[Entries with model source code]
-- Start --
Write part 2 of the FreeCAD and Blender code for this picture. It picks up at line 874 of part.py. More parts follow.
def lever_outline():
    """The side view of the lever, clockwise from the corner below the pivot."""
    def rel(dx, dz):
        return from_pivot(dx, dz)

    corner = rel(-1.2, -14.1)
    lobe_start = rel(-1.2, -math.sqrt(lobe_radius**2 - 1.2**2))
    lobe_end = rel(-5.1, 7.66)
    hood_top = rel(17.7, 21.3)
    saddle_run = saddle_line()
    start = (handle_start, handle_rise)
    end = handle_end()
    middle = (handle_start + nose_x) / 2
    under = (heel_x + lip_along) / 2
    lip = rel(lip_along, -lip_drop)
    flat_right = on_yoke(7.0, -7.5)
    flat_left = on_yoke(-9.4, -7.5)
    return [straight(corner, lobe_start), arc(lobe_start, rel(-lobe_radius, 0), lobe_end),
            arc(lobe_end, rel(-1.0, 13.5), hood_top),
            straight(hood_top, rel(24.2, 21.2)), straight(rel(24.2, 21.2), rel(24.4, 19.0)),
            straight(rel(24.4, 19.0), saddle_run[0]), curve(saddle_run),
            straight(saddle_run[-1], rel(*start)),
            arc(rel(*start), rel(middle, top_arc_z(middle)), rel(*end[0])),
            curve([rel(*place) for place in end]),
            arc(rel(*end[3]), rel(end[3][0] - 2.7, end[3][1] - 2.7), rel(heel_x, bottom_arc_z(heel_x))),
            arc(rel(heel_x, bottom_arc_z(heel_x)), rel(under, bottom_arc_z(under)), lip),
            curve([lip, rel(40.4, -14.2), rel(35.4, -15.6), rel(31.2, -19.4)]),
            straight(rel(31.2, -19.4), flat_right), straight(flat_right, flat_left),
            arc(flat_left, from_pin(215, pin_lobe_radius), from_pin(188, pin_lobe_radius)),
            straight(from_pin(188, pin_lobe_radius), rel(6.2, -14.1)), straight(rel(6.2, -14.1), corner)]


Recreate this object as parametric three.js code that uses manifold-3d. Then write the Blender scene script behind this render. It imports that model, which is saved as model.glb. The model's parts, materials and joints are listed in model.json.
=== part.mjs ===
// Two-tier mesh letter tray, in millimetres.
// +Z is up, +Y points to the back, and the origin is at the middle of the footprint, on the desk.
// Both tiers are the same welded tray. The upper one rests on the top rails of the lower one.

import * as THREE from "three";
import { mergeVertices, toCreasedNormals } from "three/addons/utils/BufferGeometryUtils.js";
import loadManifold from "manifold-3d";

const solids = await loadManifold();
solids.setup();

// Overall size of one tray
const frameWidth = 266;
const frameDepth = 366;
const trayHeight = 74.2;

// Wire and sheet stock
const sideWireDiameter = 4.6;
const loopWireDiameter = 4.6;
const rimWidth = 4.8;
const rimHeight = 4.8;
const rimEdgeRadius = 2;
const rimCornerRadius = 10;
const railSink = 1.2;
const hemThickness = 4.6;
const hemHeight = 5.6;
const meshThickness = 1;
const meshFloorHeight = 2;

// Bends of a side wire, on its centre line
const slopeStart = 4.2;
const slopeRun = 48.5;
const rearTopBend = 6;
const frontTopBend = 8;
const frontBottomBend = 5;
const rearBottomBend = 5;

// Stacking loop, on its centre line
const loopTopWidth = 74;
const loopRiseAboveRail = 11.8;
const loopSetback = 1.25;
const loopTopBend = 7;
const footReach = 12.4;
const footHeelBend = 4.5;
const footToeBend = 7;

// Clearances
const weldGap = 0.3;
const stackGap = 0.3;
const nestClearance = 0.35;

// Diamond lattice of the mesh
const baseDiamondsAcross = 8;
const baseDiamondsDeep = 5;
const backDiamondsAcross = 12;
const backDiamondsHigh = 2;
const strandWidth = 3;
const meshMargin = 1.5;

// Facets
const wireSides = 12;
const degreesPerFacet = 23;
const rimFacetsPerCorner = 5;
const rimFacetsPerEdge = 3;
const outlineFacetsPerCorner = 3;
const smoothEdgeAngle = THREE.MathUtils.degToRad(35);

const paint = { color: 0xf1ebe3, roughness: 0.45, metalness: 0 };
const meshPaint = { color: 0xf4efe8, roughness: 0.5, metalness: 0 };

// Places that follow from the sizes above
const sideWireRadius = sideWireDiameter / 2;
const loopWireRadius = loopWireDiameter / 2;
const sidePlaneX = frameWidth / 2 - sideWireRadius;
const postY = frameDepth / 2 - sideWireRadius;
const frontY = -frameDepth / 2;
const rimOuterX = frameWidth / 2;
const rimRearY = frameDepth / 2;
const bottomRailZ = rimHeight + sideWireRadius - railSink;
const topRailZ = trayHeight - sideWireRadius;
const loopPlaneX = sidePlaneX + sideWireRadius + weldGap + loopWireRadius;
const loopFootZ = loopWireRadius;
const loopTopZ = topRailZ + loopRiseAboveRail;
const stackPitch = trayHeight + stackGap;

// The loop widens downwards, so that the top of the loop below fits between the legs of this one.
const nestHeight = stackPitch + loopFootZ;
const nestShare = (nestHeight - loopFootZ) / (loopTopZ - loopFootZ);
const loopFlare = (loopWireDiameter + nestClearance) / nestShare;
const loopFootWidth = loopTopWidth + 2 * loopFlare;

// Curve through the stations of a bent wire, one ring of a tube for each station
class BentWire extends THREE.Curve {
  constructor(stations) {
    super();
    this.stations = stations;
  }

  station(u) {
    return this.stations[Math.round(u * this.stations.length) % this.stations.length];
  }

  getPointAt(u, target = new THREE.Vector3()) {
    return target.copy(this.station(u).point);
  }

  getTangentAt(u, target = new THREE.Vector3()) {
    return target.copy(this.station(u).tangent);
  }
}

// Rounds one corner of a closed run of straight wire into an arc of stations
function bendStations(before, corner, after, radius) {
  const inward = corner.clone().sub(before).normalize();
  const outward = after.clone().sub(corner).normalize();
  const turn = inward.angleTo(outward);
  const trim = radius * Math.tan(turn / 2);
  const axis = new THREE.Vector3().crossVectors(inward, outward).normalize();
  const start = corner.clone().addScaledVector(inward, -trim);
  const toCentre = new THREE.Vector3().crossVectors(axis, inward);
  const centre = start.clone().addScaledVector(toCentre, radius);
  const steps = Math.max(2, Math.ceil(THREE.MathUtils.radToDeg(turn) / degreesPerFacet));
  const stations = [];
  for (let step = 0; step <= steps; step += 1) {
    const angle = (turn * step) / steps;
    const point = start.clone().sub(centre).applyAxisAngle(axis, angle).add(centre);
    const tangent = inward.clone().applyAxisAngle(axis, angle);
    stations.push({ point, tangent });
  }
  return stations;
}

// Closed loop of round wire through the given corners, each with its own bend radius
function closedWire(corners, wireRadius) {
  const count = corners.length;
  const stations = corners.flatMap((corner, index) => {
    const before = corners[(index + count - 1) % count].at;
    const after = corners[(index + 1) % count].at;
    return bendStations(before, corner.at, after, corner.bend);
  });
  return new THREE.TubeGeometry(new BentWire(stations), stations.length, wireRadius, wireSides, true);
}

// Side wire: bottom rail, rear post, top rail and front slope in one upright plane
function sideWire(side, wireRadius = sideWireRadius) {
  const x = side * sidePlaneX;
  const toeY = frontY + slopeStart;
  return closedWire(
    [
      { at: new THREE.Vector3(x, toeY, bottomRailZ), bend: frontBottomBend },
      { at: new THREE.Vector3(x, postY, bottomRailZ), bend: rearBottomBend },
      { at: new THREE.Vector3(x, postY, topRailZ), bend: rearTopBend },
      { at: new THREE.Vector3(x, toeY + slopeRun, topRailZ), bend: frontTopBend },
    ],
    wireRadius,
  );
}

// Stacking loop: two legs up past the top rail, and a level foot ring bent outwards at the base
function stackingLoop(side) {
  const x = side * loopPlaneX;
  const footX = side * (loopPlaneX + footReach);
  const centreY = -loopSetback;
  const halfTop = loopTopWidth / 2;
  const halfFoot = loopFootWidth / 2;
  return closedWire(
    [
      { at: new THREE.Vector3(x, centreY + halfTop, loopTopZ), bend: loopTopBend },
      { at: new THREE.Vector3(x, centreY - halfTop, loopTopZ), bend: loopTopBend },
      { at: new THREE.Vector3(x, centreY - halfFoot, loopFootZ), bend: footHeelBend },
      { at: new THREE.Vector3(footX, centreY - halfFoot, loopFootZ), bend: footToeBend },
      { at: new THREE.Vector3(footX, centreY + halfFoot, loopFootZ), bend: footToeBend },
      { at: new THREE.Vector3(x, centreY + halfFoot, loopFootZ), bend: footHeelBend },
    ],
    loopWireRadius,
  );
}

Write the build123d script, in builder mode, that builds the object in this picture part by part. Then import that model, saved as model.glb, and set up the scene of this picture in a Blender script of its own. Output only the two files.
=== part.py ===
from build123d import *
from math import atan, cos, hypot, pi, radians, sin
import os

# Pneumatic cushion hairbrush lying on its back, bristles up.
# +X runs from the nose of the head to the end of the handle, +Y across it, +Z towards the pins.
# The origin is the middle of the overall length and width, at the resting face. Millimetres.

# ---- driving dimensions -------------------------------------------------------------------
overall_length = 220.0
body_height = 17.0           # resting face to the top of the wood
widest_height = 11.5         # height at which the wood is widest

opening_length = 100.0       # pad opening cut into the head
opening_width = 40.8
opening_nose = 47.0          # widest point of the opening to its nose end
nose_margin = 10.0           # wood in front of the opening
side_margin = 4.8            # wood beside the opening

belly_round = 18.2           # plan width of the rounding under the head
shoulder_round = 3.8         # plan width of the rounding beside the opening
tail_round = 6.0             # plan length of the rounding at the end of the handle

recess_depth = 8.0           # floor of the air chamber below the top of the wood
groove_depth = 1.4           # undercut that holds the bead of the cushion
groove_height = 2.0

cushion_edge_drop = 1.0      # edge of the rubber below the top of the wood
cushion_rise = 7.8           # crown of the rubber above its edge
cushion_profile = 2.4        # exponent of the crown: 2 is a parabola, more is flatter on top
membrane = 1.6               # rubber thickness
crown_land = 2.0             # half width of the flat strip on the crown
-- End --
Retype precisely, and only, the span of lines that opens at the line containing "Write the build123d" and closes at the line containing "widest_height = 11.5", both inclusive.

Written solution →
Write the build123d script, in builder mode, that builds the object in this picture part by part. Then import that model, saved as model.glb, and set up the scene of this picture in a Blender script of its own. Output only the two files.
=== part.py ===
from build123d import *
from math import atan, cos, hypot, pi, radians, sin
import os

# Pneumatic cushion hairbrush lying on its back, bristles up.
# +X runs from the nose of the head to the end of the handle, +Y across it, +Z towards the pins.
# The origin is the middle of the overall length and width, at the resting face. Millimetres.

# ---- driving dimensions -------------------------------------------------------------------
overall_length = 220.0
body_height = 17.0           # resting face to the top of the wood
widest_height = 11.5         # height at which the wood is widest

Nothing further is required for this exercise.